DATA ENTRIES:
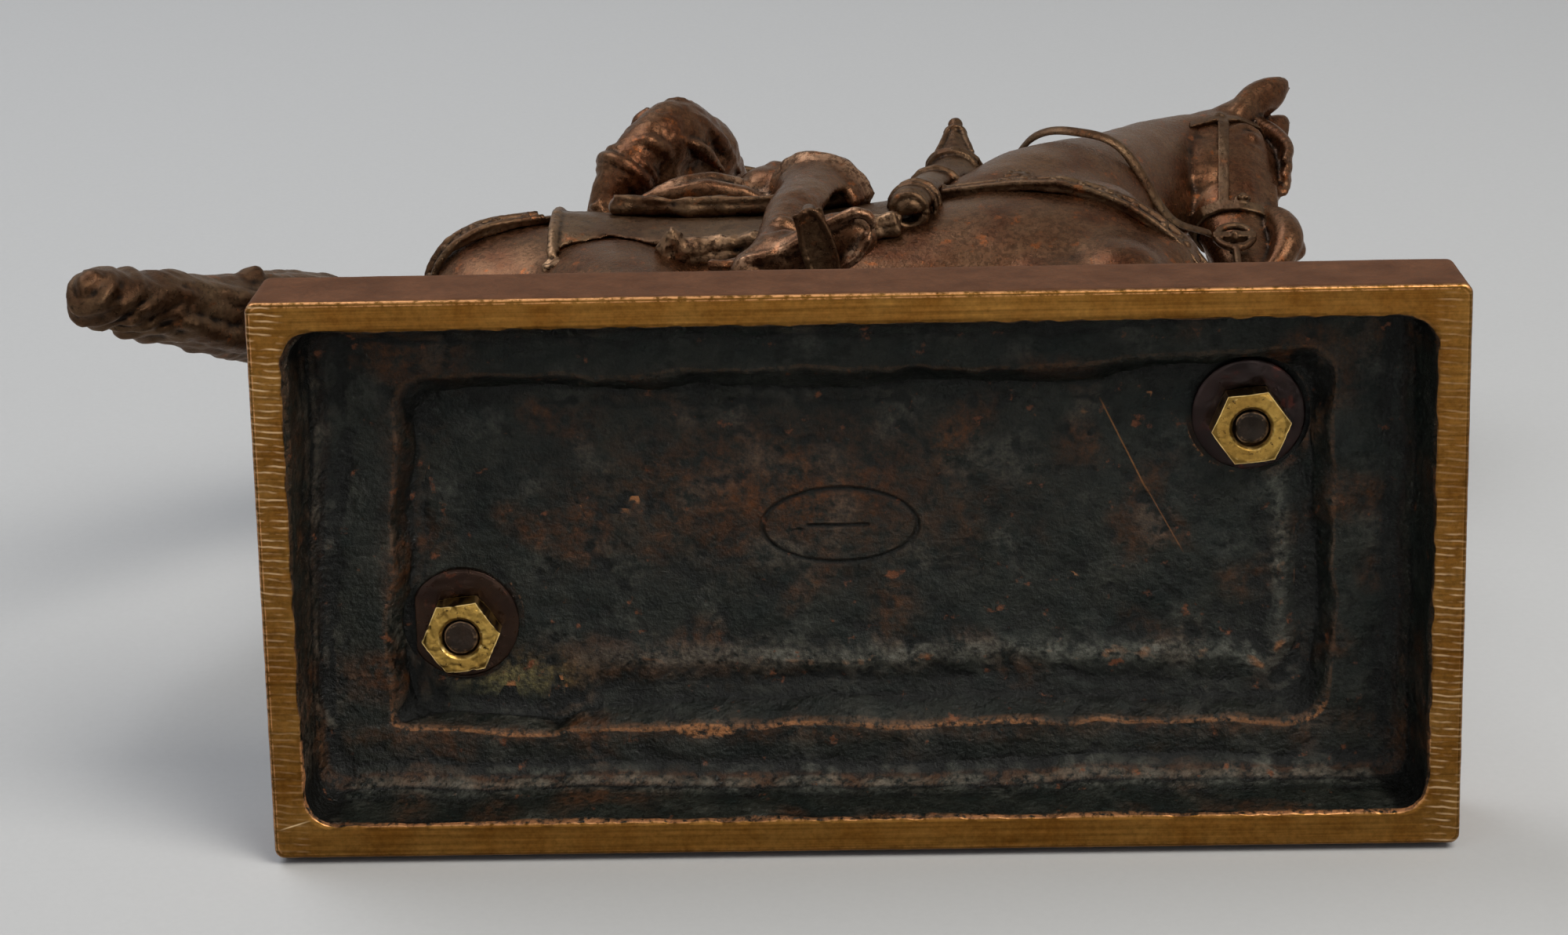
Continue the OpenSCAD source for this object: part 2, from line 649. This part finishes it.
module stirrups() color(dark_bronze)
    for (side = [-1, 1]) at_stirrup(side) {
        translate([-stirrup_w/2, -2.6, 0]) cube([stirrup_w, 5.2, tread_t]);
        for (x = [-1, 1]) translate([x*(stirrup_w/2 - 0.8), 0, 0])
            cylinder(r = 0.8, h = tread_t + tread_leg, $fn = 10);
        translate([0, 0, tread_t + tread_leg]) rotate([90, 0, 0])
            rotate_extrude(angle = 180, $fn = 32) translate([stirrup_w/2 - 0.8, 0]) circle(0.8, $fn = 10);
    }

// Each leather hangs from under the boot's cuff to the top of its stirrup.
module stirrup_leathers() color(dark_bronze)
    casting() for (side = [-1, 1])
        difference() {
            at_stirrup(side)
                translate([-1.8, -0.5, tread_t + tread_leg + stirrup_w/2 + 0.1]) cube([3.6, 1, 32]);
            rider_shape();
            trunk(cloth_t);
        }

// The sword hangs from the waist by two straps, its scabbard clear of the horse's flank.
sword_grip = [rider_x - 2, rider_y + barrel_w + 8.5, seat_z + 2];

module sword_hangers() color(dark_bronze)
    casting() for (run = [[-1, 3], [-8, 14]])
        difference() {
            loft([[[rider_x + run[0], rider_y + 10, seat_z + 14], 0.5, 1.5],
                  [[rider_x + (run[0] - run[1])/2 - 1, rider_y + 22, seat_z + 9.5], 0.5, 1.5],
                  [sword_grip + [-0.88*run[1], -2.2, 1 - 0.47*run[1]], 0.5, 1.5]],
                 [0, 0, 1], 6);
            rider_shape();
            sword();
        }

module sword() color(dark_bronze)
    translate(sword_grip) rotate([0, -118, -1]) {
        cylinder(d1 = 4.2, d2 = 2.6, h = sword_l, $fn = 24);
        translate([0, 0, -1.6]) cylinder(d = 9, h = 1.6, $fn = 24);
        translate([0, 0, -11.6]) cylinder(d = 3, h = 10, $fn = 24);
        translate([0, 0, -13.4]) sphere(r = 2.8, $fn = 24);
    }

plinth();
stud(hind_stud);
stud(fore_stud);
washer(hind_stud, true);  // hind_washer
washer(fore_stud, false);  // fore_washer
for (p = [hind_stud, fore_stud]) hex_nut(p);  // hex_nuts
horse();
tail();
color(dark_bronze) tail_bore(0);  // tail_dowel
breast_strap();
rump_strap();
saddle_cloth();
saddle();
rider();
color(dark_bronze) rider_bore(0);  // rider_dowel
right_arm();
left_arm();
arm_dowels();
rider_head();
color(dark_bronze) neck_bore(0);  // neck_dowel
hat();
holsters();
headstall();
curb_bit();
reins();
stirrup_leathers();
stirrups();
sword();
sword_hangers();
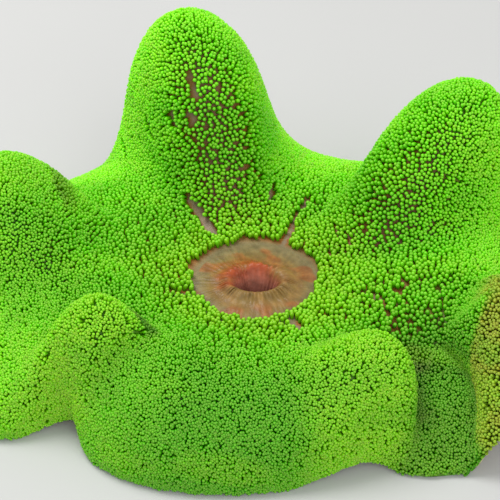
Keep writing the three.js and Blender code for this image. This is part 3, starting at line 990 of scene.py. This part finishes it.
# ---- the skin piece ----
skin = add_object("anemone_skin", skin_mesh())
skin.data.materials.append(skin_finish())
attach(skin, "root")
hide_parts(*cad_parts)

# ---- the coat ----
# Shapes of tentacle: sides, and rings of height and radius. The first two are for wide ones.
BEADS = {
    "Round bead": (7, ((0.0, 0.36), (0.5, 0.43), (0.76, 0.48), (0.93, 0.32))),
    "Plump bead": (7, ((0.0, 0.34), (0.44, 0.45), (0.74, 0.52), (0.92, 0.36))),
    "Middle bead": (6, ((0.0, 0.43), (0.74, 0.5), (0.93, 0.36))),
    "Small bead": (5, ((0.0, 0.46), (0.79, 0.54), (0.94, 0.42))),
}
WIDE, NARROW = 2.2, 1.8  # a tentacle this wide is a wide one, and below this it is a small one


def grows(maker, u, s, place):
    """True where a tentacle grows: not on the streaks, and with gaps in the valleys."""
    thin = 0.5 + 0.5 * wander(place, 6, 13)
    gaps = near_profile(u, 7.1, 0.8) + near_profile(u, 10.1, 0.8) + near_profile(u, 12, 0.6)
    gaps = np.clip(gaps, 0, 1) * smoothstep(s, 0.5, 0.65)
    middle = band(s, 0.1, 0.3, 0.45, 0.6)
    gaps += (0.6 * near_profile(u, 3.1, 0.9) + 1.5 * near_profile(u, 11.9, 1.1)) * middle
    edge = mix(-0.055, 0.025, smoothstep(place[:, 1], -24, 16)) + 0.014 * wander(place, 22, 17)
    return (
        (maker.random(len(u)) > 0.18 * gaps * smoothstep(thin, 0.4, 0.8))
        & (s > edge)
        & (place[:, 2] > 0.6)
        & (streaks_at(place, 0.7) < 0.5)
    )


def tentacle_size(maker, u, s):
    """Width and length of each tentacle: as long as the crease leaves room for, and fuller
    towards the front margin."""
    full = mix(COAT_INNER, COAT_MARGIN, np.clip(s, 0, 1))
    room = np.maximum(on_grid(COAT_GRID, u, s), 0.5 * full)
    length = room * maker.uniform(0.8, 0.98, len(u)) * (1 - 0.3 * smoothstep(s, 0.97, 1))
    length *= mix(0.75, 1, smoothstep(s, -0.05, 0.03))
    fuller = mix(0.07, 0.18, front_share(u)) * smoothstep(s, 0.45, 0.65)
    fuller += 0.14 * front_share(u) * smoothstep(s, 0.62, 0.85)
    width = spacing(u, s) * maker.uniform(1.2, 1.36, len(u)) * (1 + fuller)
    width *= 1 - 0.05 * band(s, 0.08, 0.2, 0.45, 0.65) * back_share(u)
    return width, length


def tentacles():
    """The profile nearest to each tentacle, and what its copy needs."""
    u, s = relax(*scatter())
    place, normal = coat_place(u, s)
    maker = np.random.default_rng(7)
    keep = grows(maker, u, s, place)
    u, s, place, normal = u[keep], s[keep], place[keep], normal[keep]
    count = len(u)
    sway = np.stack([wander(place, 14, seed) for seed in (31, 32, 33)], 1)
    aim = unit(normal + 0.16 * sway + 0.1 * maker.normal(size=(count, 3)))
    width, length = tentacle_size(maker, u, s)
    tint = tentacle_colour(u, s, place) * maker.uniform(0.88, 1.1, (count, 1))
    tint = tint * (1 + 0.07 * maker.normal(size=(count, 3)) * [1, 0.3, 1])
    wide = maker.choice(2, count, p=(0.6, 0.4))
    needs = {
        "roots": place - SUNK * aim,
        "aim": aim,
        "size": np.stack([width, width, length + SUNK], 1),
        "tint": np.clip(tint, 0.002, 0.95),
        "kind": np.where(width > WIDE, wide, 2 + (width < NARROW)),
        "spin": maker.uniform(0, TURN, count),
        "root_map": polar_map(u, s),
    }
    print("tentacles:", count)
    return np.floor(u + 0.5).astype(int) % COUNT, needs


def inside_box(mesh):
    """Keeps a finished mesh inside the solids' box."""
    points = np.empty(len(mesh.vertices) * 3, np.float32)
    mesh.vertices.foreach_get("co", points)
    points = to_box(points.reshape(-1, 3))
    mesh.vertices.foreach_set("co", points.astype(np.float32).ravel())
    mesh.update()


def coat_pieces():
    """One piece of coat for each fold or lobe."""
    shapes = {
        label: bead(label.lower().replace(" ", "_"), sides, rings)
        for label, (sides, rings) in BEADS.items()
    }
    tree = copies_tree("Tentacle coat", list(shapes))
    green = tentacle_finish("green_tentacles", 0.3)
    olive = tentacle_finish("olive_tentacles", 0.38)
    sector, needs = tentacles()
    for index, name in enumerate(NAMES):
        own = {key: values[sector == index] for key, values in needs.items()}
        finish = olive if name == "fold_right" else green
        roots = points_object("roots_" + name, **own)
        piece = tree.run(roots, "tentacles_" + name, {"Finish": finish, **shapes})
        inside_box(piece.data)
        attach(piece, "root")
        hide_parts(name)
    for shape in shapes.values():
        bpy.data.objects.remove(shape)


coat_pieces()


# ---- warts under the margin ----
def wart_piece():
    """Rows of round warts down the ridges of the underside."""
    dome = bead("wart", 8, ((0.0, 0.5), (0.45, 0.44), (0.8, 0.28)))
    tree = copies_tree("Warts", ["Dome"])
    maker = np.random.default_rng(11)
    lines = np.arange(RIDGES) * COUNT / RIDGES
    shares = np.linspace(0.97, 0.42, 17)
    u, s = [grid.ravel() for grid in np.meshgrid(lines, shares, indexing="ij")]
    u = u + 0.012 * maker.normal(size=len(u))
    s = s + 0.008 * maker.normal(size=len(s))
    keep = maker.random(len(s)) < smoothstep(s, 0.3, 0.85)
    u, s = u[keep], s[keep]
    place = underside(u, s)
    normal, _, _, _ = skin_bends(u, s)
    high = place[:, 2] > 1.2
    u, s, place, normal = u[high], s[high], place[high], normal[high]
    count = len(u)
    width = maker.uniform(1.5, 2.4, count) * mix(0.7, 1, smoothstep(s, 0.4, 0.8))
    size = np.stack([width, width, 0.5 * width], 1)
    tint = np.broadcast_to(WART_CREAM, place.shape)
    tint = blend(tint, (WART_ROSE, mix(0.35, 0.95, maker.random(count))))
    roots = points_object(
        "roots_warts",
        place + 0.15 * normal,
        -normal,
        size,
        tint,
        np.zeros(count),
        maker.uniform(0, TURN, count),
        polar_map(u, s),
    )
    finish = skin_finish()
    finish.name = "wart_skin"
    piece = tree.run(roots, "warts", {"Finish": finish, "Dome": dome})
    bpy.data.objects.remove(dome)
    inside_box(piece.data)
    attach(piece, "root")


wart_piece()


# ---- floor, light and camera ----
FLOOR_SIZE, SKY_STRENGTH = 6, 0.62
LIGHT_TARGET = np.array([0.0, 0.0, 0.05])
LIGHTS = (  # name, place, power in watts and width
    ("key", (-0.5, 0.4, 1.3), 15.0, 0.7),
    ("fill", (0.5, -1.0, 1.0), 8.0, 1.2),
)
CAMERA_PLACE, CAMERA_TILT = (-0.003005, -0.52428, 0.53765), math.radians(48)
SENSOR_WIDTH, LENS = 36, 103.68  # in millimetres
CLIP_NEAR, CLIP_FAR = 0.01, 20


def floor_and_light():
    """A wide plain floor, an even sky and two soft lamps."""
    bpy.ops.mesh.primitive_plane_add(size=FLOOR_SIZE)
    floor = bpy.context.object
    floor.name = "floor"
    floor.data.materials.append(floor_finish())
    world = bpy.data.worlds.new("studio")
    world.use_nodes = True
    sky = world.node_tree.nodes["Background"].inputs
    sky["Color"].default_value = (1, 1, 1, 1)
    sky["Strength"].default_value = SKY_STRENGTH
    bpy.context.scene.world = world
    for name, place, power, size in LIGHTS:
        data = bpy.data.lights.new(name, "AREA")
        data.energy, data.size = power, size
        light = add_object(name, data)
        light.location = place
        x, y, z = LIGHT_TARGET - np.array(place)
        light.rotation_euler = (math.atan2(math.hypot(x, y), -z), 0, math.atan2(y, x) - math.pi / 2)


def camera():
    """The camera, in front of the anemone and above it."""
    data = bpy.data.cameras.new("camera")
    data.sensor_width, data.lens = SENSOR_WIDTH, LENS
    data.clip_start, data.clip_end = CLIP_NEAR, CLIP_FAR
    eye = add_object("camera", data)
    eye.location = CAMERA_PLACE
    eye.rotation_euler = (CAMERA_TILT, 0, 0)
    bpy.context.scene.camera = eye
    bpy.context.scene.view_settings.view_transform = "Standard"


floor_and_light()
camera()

WHAT YOU WILL DO: Begin with the line that has "Keep writing the" in the listing above and end after the line that has "WIDE, NARROW = 2.2, 1.8"; output those lines exactly.

CORRECT RESULT:
Keep writing the three.js and Blender code for this image. This is part 3, starting at line 990 of scene.py. This part finishes it.
# ---- the skin piece ----
skin = add_object("anemone_skin", skin_mesh())
skin.data.materials.append(skin_finish())
attach(skin, "root")
hide_parts(*cad_parts)

# ---- the coat ----
# Shapes of tentacle: sides, and rings of height and radius. The first two are for wide ones.
BEADS = {
    "Round bead": (7, ((0.0, 0.36), (0.5, 0.43), (0.76, 0.48), (0.93, 0.32))),
    "Plump bead": (7, ((0.0, 0.34), (0.44, 0.45), (0.74, 0.52), (0.92, 0.36))),
    "Middle bead": (6, ((0.0, 0.43), (0.74, 0.5), (0.93, 0.36))),
    "Small bead": (5, ((0.0, 0.46), (0.79, 0.54), (0.94, 0.42))),
}
WIDE, NARROW = 2.2, 1.8  # a tentacle this wide is a wide one, and below this it is a small one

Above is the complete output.